» WORK TO DO: Copy all of the material below exactly.

» SOURCE DATA:
========================================
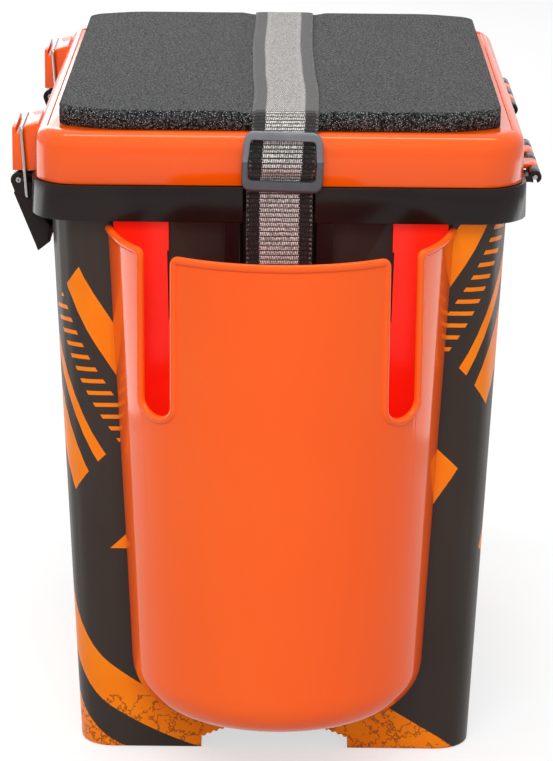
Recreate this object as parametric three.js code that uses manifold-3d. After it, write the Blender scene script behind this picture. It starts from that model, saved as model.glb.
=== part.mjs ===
import * as THREE from 'three';
import { mergeVertices } from 'three/addons/utils/BufferGeometryUtils.js';
import Module from 'manifold-3d';

// Fishing seat box: a tapered tub on two runners, a hinged seat lid with a foam pad,
// two toggle latches, two hinges, a carrying strap and a hang-on pocket.
// Millimetres, +Z up. The pocket end faces -Y, the latches -X, the hinges +X.

const wasm = await Module();
wasm.setup();

// Overall sizes
const rimWidth = 285;
const rimLength = 386;
const rimCorner = 28;
const partingHeight = 351;

// Clearances
const touchGap = 0.3;
const pinGap = 0.25;
const cutOver = 2;
const fuse = 1;

// Tub
const wall = 3;
const wallInset = 10.7;
const footInset = 25.4;
const footEdge = 2;
const cavityEdge = 3;
const bodyCorner = 24;
const footCorner = 20;
const rimPlate = 2.8;
const apronHeight = 20.6;
const apronWall = 2.4;
const lipHeight = 3.2;
const lipWall = 2;
const lipGap = 1;

// Tunnel between the runners
const tunnelWidth = 88;
const tunnelSide = 8;
const tunnelRise = 10.5;
const ridgeDepth = 1.5;
const ridgeCount = 24;

// Strap channel and its anchor bars
const postInner = 41.2;
const postWidth = 10.4;
const postReach = 0.7;
const postRound = 4;
const postDrop = 75;
const postFoot = 9;
const anchorDrop = 65;
const anchorRadius = 2.5;
const anchorDepth = 4.8;
const channelDepth = 4.8;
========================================
» SOLUTION FOR THIS EXERCISE:
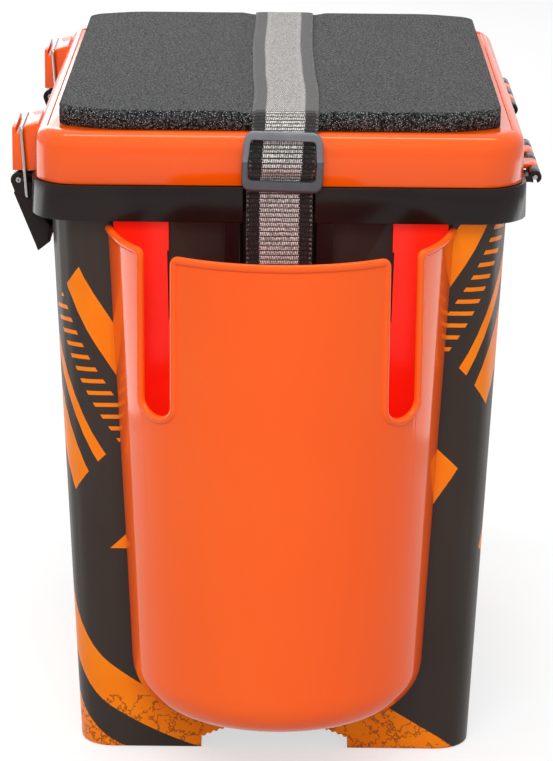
Recreate this object as parametric three.js code that uses manifold-3d. After it, write the Blender scene script behind this picture. It starts from that model, saved as model.glb.
=== part.mjs ===
import * as THREE from 'three';
import { mergeVertices } from 'three/addons/utils/BufferGeometryUtils.js';
import Module from 'manifold-3d';

// Fishing seat box: a tapered tub on two runners, a hinged seat lid with a foam pad,
// two toggle latches, two hinges, a carrying strap and a hang-on pocket.
// Millimetres, +Z up. The pocket end faces -Y, the latches -X, the hinges +X.

const wasm = await Module();
wasm.setup();

// Overall sizes
const rimWidth = 285;
const rimLength = 386;
const rimCorner = 28;
const partingHeight = 351;

// Clearances
const touchGap = 0.3;
const pinGap = 0.25;
const cutOver = 2;
const fuse = 1;

// Tub
const wall = 3;
const wallInset = 10.7;
const footInset = 25.4;
const footEdge = 2;
const cavityEdge = 3;
const bodyCorner = 24;
const footCorner = 20;
const rimPlate = 2.8;
const apronHeight = 20.6;
const apronWall = 2.4;
const lipHeight = 3.2;
const lipWall = 2;
const lipGap = 1;

// Tunnel between the runners
const tunnelWidth = 88;
const tunnelSide = 8;
const tunnelRise = 10.5;
const ridgeDepth = 1.5;
const ridgeCount = 24;

// Strap channel and its anchor bars
const postInner = 41.2;
const postWidth = 10.4;
const postReach = 0.7;
const postRound = 4;
const postDrop = 75;
const postFoot = 9;
const anchorDrop = 65;
const anchorRadius = 2.5;
const anchorDepth = 4.8;
const channelDepth = 4.8;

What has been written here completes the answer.